Equally aggressive in its own way is “A Monolith for J.P.’s Final Drive,” a black bronze slab that tells the story of Jackson Pollack’s automotive smash-up. On the top of one side of the mound, Pollack is at the wheel with his two passengers, the car foreshortened in the manner of a bas-relief; on the other side the car is flipped, the tires thrusting skyward like the legs of a dead dog laid flat on its back. It’s a kind of no-bullshit memorial, where instead of carved angels we have gossiping devils at the base, running commentary on the wreck, stopping just short of a Jack Chick “HAW! HAW!”

But a winning belligerence wasn’t his only mode.
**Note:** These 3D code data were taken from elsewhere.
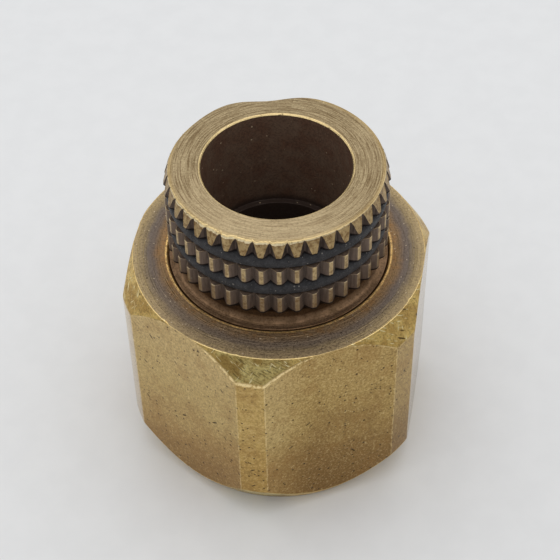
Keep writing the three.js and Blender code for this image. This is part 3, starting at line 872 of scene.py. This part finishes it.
def spigot():
    angles = tooth_angles()
    fall = down_the_flank(angles)[0]
    rise = np.clip(fall / 0.15, 0, 1)
    flank = rise * rise * (3 - 2 * rise)
    # Painted highlight: a thin bright line along both edges of every land.
    land_edge_highlight = 0.5 * np.exp(-((fall - 0.06) / 0.05) ** 2)
    # Dirt and painted shade down the flanks, darkest deep in the gaps.
    gap_dirt_and_shade = flank * (0.42 + 0.42 * fall)
    upper, middle, lower = (tooth_radius(angles, seed) for seed in (5, 6, 7))
    to_front = hill(angles, -0.25, 0.75)
    burr = (0.03 + 0.05 * to_front) * round_noise(angles, 320, 8)
    burr = burr + (0.03 + 0.1 * to_front) * round_noise(angles, 90, 9)
    rear_dent = sum(depth * hill(angles, bearing, width) for depth, bearing, width in REAR_DENTS)
    cone_end = UPPER_BAND[0] + 0.14
    widest = TOP_FACE_RADIUS + (TOP_Z - cone_end) / CONE_SLOPE
    upper = np.minimum(upper, widest) - rear_dent * 0.8
    uneven = 0.55 + 0.3 * round_noise(angles, 70, 12) + 0.15 * round_noise(angles, 260, 14)
    lip = 0.05 + 0.28 * to_front * uneven
    lip_wear = 0.65 + 1.0 * hill(angles, -0.15, 0.35)
    notched = np.minimum(upper + 0.8 * rear_dent, TOP_FACE_RADIUS + burr)
    whole = 0.02 + 0.98 * np.clip(1.6 * to_front, 0, 1)
    face_edge = (TOP_FACE_RADIUS - 0.05) * (1 - whole) + notched * whole - rear_dent
    cone_z = TOP_Z - np.maximum(upper - TOP_FACE_RADIUS + rear_dent, 0) * CONE_SLOPE
    cone_z = np.clip(cone_z, cone_end, TOP_Z - lip - 0.05)
    ragged = 0.04 * round_noise(angles, 230, 11)
    rows = Rows()
    sweep(rows, angles, [
        Corner(BORE_RADIUS, TOP_Z - 1.2, zone=BORE, cuts=2),
        Corner(BORE_RADIUS, TOP_Z - MOUTH_CHAMFER, 0.03, cuts=2, worn=0.9, zone=END_FACE),
        Corner(MOUTH_RADIUS, TOP_Z, 0.06, 0.9, cuts=14, zone=END_FACE),
        Corner(face_edge - lip * 0.8, TOP_Z, 0.06, 0.5, cuts=2, worn=lip_wear, zone=END_FACE),
        Corner(face_edge, TOP_Z - lip, 0.06 + 0.09 * to_front, 0.8 + 1.6 * to_front, cuts=4, zone=KNURL),
        # Upper band's cone faces: flanks darkened by dirt and painted shade, with a painted highlight along
        # the land edges.
        Corner(upper, cone_z, 0.03, cuts=5, dirt_and_shade=flank * 0.78, worn=0.4 * land_edge_highlight, zone=KNURL),
        # Painted black shadow under the upper teeth, and painted black shade on the groove floor behind the
        # ring.
        Corner(upper, UPPER_BAND[0] + UNDERCUT + ragged, cuts=1, dirt_and_shade=1.0, zone=KNURL),
        Corner(upper, UPPER_BAND[0] + ragged, 0.1, 0.0, cuts=3, dirt_and_shade=1.0, zone=KNURL),
        Corner(GROOVE_RADIUS, UPPER_BAND[0], 0.05, cuts=3, dirt_and_shade=1.0, zone=KNURL),
        Corner(GROOVE_RADIUS, MIDDLE_BAND[1], 0.05, cuts=3, zone=LEDGE),
        # Middle band: painted highlights along the lands' top and side edges, flanks darkened by dirt and
        # painted shade.
        Corner(middle, MIDDLE_BAND[1], 0.06, 0.6 * (1 - flank), cuts=7,
               dirt_and_shade=gap_dirt_and_shade, worn=0.6 * land_edge_highlight, zone=KNURL),
        # Painted black shadow under the middle teeth, and painted black shade on the groove floor behind
        # the ring.
        Corner(middle, MIDDLE_BAND[0] + UNDERCUT + ragged, cuts=1, dirt_and_shade=1.0, zone=KNURL),
        Corner(middle, MIDDLE_BAND[0] + ragged, 0.1, 0.0, cuts=3, dirt_and_shade=1.0, zone=KNURL),
        Corner(GROOVE_RADIUS, MIDDLE_BAND[0], 0.05, cuts=3, dirt_and_shade=1.0, zone=KNURL),
        Corner(GROOVE_RADIUS, LOWER_BAND[1], 0.05, cuts=3, zone=LEDGE),
        # Lower band: painted highlights along the lands' top and side edges, flanks darkened by dirt and
        # painted shade.
        Corner(lower, LOWER_BAND[1], 0.06, 0.5 * (1 - flank), cuts=7,
               dirt_and_shade=gap_dirt_and_shade, worn=0.4 * land_edge_highlight, zone=KNURL),
        # Painted black shadow under the lower teeth and down the neck below them.
        Corner(lower, LOWER_BAND[0] + UNDERCUT + ragged, cuts=1, dirt_and_shade=1.0, zone=KNURL),
        Corner(lower, LOWER_BAND[0] + ragged, 0.12, 0.0, cuts=3, dirt_and_shade=1.0, zone=KNURL),
        Corner(NECK_RADIUS, LOWER_BAND[0] - 0.1, 0.1, cuts=3, dirt_and_shade=1.0, zone=COLLAR),
        Corner(NECK_RADIUS, COLLAR_TOP + 1.25, cuts=1, dirt_and_shade=0.8, zone=COLLAR),
    ])
    inside = angles[::FINE_SPIGOT // COARSE_SPIGOT]
    groove = []
    for z in (SEAL_HEIGHTS["upper_swivel_seal"], SEAL_HEIGHTS["lower_swivel_seal"]):
        groove.append(Corner(STEM_RADIUS, z + SEAL_GROOVE_HALF, 0.1, zone=COLLAR, cuts=3))
        groove.append(Corner(SEAL_GROOVE_RADIUS, z + SEAL_GROOVE_HALF, 0.1, zone=COLLAR, cuts=3))
        groove.append(Corner(SEAL_GROOVE_RADIUS, z - SEAL_GROOVE_HALF, 0.1, zone=COLLAR, cuts=3))
        groove.append(Corner(STEM_RADIUS, z - SEAL_GROOVE_HALF, 0.1, zone=COLLAR, cuts=3))
    sweep(rows, inside, [
        # Painted shade on the neck under the teeth, fading out across the collar's top, and on the collar's
        # side in the seam's gap.
        Corner(NECK_RADIUS, COLLAR_TOP + 1.1, cuts=3, dirt_and_shade=0.6, zone=COLLAR),
        Corner(NECK_RADIUS + 0.08, COLLAR_TOP + 0.5, 0.25, cuts=3, dirt_and_shade=0.3, zone=COLLAR),
        Corner(NECK_RADIUS + 0.5, COLLAR_TOP + 0.06, 0.3, cuts=6, zone=COLLAR),
        Corner(COLLAR_RADIUS, COLLAR_TOP, 0.05, cuts=4, dirt_and_shade=0.3, zone=COLLAR),
        Corner(COLLAR_RADIUS, COLLAR_BOTTOM, 0.2, cuts=4, zone=COLLAR),
        Corner(STEM_RADIUS, COLLAR_BOTTOM, 0.1, cuts=3, zone=COLLAR),
        *groove,
        Corner(STEM_RADIUS, STEM_STEP_Z, 0.1, cuts=2, zone=COLLAR),
        Corner(STEM_END_RADIUS, STEM_STEP_Z, 0.1, cuts=3, zone=COLLAR),
        Corner(STEM_END_RADIUS, WIRE_Z + WIRE_GROOVE_HALF, 0.05, cuts=1, zone=COLLAR),
        Corner(WIRE_GROOVE_RADIUS, WIRE_Z, 0.4, cuts=1, zone=COLLAR),
        Corner(STEM_END_RADIUS, WIRE_Z - WIRE_GROOVE_HALF, 0.05, cuts=2, zone=COLLAR),
        Corner(STEM_END_RADIUS, STEM_END_Z, 0.25, 0.5, cuts=4, zone=COLLAR),
        Corner(STEM_BORE_RADIUS, STEM_END_Z, 0.15, 0.3, cuts=10, zone=BORE),
        Corner(STEM_BORE_RADIUS, BORE_STEP_Z, 0.05, 0.0, cuts=2, zone=BORE),
        Corner(BORE_RADIUS, BORE_STEP_Z, 0.05, cuts=12, zone=BORE),
        Corner(BORE_RADIUS, TOP_Z - 1.5, zone=BORE),
    ])
    collar = brown_brass("collar_brass", linear(150, 120, 92), linear(126, 100, 75))
    materials = [turned_face(), knurl_brass(), collar, bore_oxide(), packed_dirt()]
    return make_piece("spigot_knurled", rows, "spigot", "spigot", materials)


# ---- Rings, seals and washers ------------------------------------------------------------------

def ring_piece(name, node, body, material, ring_radius, z, section, columns=320, squareness=1.0):
    """A rubber ring. squareness 1 is a round section, and less is one pressed square."""
    angles = np.arange(columns) / columns * TURN
    rows = Rows()
    for turn in np.arange(28) / 28 * TURN:
        swell = section + 0.012 * (round_noise(angles, 60, 21) - 1)
        out = math.copysign(abs(math.cos(turn)) ** squareness, math.cos(turn))
        up = math.copysign(abs(math.sin(turn)) ** squareness, math.sin(turn))
        section_place = [ring_radius + swell * out, z + swell * up]
        rows.add(angles, np.stack(section_place, 1), 0, 0, 0)
    return make_piece(name, rows, body, node, [material])


def washer_piece(name, node, body, material):
    """A flat washer the size of its CAD node, with softened rims."""
    low, high = box_mm(node)
    outer = high.x
    inner = WASHER_HOLES[node]
    angles = np.arange(192) / 192 * TURN
    rows = Rows()
    sweep(rows, angles, [
        Corner(inner, (low.z + high.z) / 2, cuts=1),
        Corner(inner, low.z, 0.08, cuts=3),
        Corner(outer, low.z, 0.08, cuts=2),
        Corner(outer, high.z, 0.08, cuts=3),
        Corner(inner, high.z, 0.08, cuts=1),
        Corner(inner, high.z * 0.4 + low.z * 0.6 + 0.1),
    ])
    return make_piece(name, rows, body, node, [material])


def open_wire_ring(name, node, body, material):
    """The retaining ring: round wire bent to an open ring, its ends rounded."""
    sides = 20
    steps = 160
    points = []
    faces = []
    for i in range(steps + 1):
        share = i / steps
        angle = math.pi + WIRE_GAP / 2 + share * (TURN - WIRE_GAP)
        from_end = min(share, 1 - share) * (TURN - WIRE_GAP) * WIRE_RING_RADIUS
        into_end = max(0.0, 1 - from_end / (0.6 * WIRE_RADIUS))
        thick = WIRE_RADIUS * math.sqrt(max(0.02, 1 - into_end ** 2))
        for k in range(sides):
            turn = k / sides * TURN
            radius = WIRE_RING_RADIUS + thick * math.cos(turn)
            height = WIRE_Z + thick * math.sin(turn)
            points.append((radius * math.sin(angle), -radius * math.cos(angle), height))
            if i < steps:
                m = (k + 1) % sides
                faces.append((i * sides + k, i * sides + m, (i + 1) * sides + m, (i + 1) * sides + k))
    faces.append(tuple(range(sides))[::-1])
    faces.append(tuple(range(steps * sides, (steps + 1) * sides)))
    mesh = bpy.data.meshes.new(name)
    mesh.from_pydata([tuple(c * MM for c in p) for p in points], [], faces)
    mesh.materials.append(material)
    mesh.shade_smooth()
    mesh.validate()
    piece = bpy.data.objects.new(name, mesh)
    bpy.context.scene.collection.objects.link(piece)
    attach(piece, body)
    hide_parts(node)
    return piece


def small_pieces():
    neck_rubber = rubber("neck_rubber", linear(47, 46, 48), linear(34, 33, 35))
    for node, below, above in (
        ("upper_neck_ring", MIDDLE_BAND[1], UPPER_BAND[0]),
        ("lower_neck_ring", LOWER_BAND[1], MIDDLE_BAND[0]),
    ):
        middle = (below + above) / 2
        ring_piece(node + "_moulded", node, "spigot", neck_rubber,
                   NECK_RING_RADIUS, middle, NECK_RING_SECTION, squareness=NECK_RING_SQUARENESS)
    seal_rubber = rubber("seal_rubber", linear(40, 40, 42), linear(28, 28, 30))
    for node, z in SEAL_HEIGHTS.items():
        ring_piece(node + "_moulded", node, "spigot", seal_rubber,
                   SEAL_RING_RADIUS, z, SEAL_SECTION, columns=160)
    plastic = white_plastic()
    for node in WASHER_HOLES:
        washer_piece(node + "_cut", node, "body", plastic)
    open_wire_ring("retaining_ring_bent", "retaining_ring", "spigot", spring_wire())


# ---- Floor, light and camera -------------------------------------------------------------------

CAMERA_AZIMUTH = math.radians(10.86)
CAMERA_ELEVATION = math.radians(46.89)
CAMERA_DISTANCE = 143.66
CAMERA_ROLL = math.radians(1.28)
LENS = 97.5
TARGET_HEIGHT = 17.39
TARGET_SIDE = 0.066


def make_camera():
    data = bpy.data.cameras.new("camera")
    data.sensor_width = 36
    data.lens = LENS
    data.clip_start = 0.005
    data.clip_end = 20
    camera = bpy.data.objects.new("camera", data)
    bpy.context.scene.collection.objects.link(camera)
    back = Vector((math.sin(CAMERA_AZIMUTH) * math.cos(CAMERA_ELEVATION),
                   -math.cos(CAMERA_AZIMUTH) * math.cos(CAMERA_ELEVATION),
                   math.sin(CAMERA_ELEVATION)))
    level_right = Vector((math.cos(CAMERA_AZIMUTH), math.sin(CAMERA_AZIMUTH), 0))
    level_up = back.cross(level_right)
    right = level_right * math.cos(CAMERA_ROLL) - level_up * math.sin(CAMERA_ROLL)
    up = level_right * math.sin(CAMERA_ROLL) + level_up * math.cos(CAMERA_ROLL)
    target = level_right * TARGET_SIDE * MM + Vector((0, 0, TARGET_HEIGHT * MM))
    place = target + back * CAMERA_DISTANCE * MM
    turn = Matrix((right, up, back)).transposed().to_4x4()
    camera.matrix_world = Matrix.Translation(place) @ turn
    bpy.context.scene.camera = camera


def make_floor():
    mesh = bpy.data.meshes.new("floor")
    half = 1.5
    corners = [(-half, -half, 0), (half, -half, 0), (half, half, 0), (-half, half, 0)]
    mesh.from_pydata(corners, [], [(0, 1, 2, 3)])
    s = Shader("floor_white", metallic=0.0, specular=0.3)
    tone = s.mix(s.remap(s.noise(s.place, 0.3, 3), 0.3, 0.7), (0.80, 0.81, 0.82), (0.78, 0.79, 0.80))
    mesh.materials.append(s.paint(tone, 0.6))
    floor = bpy.data.objects.new("floor", mesh)
    bpy.context.scene.collection.objects.link(floor)


def area_light(name, place, size, power):
    """A soft square light at a place in metres, aimed at the coupling."""
    data = bpy.data.lights.new(name, "AREA")
    data.size = size
    data.energy = power
    light = bpy.data.objects.new(name, data)
    light.location = place
    light.rotation_mode = "QUATERNION"
    light.rotation_quaternion = (Vector(place) - Vector((0, 0, 0.015))).to_track_quat("Z", "Y")
    bpy.context.scene.collection.objects.link(light)


def make_light():
    world = bpy.data.worlds.new("studio")
    bpy.context.scene.world = world
    world.use_nodes = True
    background = world.node_tree.nodes["Background"]
    background.inputs["Color"].default_value = (1, 1, 1, 1)
    background.inputs["Strength"].default_value = 0.33
    area_light("overhead", place=(-0.03, 0.05, 0.5), size=1.4, power=5.5)
    bpy.context.scene.view_settings.view_transform = "Standard"


# ---- Scene -------------------------------------------------------------------------------------

make_camera()
make_floor()
make_light()
hex_body()
spigot()
small_pieces()
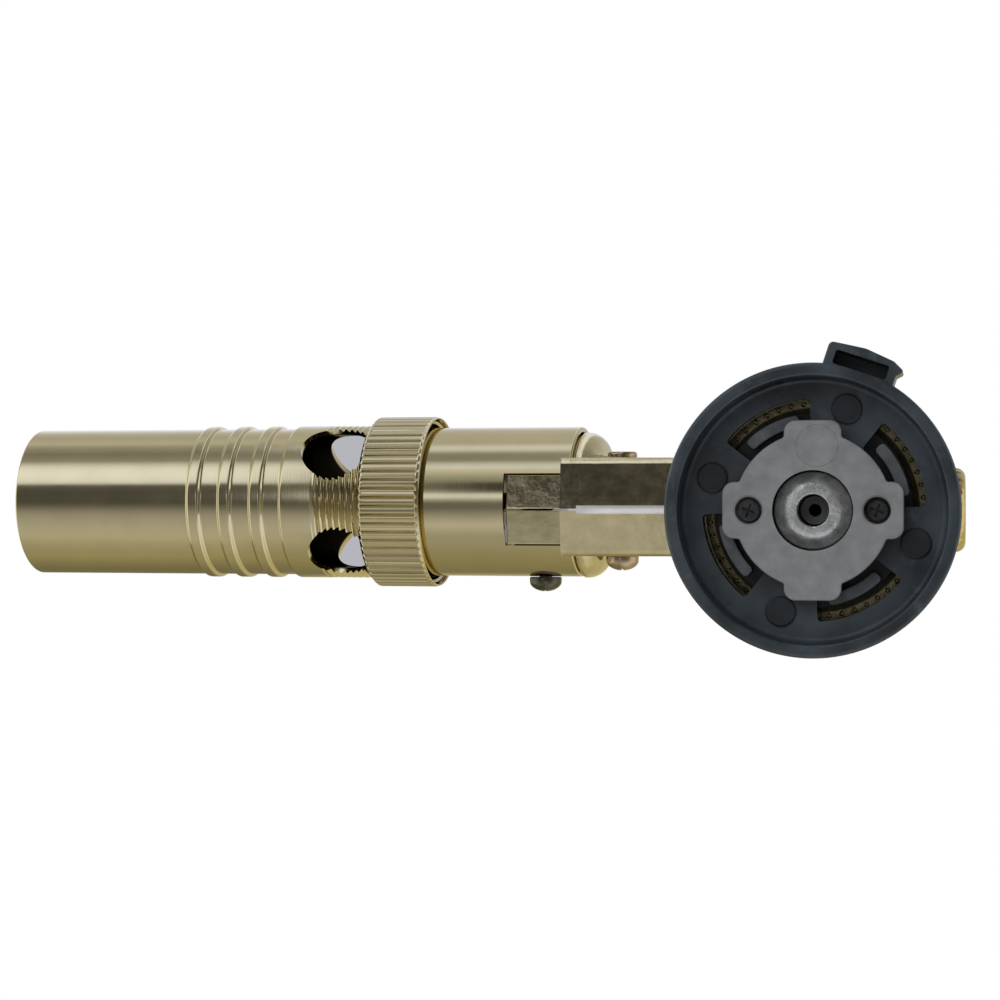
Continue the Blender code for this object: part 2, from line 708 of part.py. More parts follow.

His “With Full Force” is a real mysterioso object, a porcelain brick with Arneson’s name stamped on the front side, and a collaged porcelain figurine and overturned container affixed to the top surface. The back side of the brick is open, revealing a weird diorama inside the hollowed brick itself, laid out like a secret cave or backstage lacuna. Liquid from the tipped container up top leaks through, collecting in a pitcher labeled “GIZ.” Looking on is a cluster of grapes formed into a leering face. The window into this self-named brick reveals an id that isn’t just bristling and combative – it’s also irreducibly strange.

CONCLUSION
So what’s the common thread between all this work? Curator Renny Pritikin teases out some connections in his catalog essay, without pushing it too far. Certain tics or sentiments do seem to travel, though never across the work of the entire faculty. There’s an evident interest in the fallibility of the body – though this leaves Thiebaud out. There’s an ease with a sort of cartoonishness – though this leaves Neri out. The overlapping commonalities amount to fragmentary magpie echoes, or sympathetic vibrations. A tune overheard and then carried somewhere else. If there’s something they all shared, it’s a surface accessibility, a lack of pretension – but this was an attitude and not an ethic, or an ideology. They were a “school” in only the most literal sense. And for about a decade, that was more than enough.